Item 4. Purpose of Transaction.

               Cumberland Associates has purchased, on behalf of its
discretionary accounts, the Common Stock in order to acquire an equity interest
in the Company. As of the date hereof, Cumberland Associates is holding such
Common Stock solely for investment and it has no present plans or proposals with
respect to any material change in the Company's business or corporate structure
or, generally, any other action referred to in instructions (a) through (j) of
Item 4 of the form of Schedule 13D. Depending on market conditions and other
factors, Cumberland Associates may continue purchases of Common Stock or may
sell or otherwise dispose of all or portions of such Common Stock, if such sales
and purchases would be desirable investments for the portfolios of its accounts.

Item 5. Interest in Securities of the Issuer.
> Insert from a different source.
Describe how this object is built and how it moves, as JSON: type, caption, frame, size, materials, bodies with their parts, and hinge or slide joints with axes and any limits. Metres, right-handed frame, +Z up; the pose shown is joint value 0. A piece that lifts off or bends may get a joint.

               As of the date hereof, Cumberland Associates beneficially owned
580,000(1) shares of Common Stock representing 6.5%(2) of the Common Stock
deemed outstanding on the date hereof.

- ---------------
(1)     As to 477,800 Shares of which, there is sole voting power and sole power
        to dispose or to direct the disposition of such Shares; as to 102,200
        Shares of which, there is shared voting power and shared power to
        dispose or to direct the disposition of such Shares because the eight
        other account holders may be deemed beneficial owners of such Shares
        pursuant to Rule 13d-3 under the Act as a result of their right to
        terminate their discretionary accounts within a period of 60 days.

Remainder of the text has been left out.